If the "move" operation is fairly expensive, and the "compare" operation is cheap, and you need to move the whole set anyway, into a buffer where search is much faster than in original storage... just integrate sorting into the obligatory move.

I found integrating the process of sorting into hanging to dry makes it a breeze. I need to pick up each sock anyway, and hang it (move) and it costs me about nothing to hang it in a specific place on the strings. Now just not to force search of the whole buffer (the strings) I choose to place socks by color/shade. Darker left, brighter right, more colorful front etc. Now before I hang each sock, I look in its "right vicinity" if a matching one is there already - this limits "scan" to 2-3 other socks - and if it is, I hang the other one right next to it.
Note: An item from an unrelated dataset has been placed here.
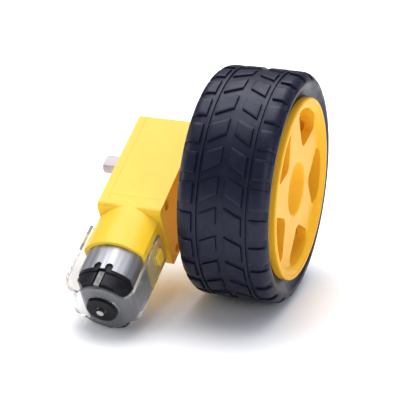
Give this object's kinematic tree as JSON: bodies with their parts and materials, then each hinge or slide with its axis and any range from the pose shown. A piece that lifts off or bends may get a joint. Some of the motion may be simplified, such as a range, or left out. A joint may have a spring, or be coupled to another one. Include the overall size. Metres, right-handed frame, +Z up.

Then I roll them into pairs while removing from the strings, when dry.

Now this may not seem all that different from "forming piles by color" suggested by top answers but first, by not picking discrete piles but ranges, I have no problem classifying whether "purple" goes to "red" or "blue" pile; it just goes between. And then by integrating two operations (hang to dry and sort) the overhead of sorting while hanging is like 10% of what separate sorting would be.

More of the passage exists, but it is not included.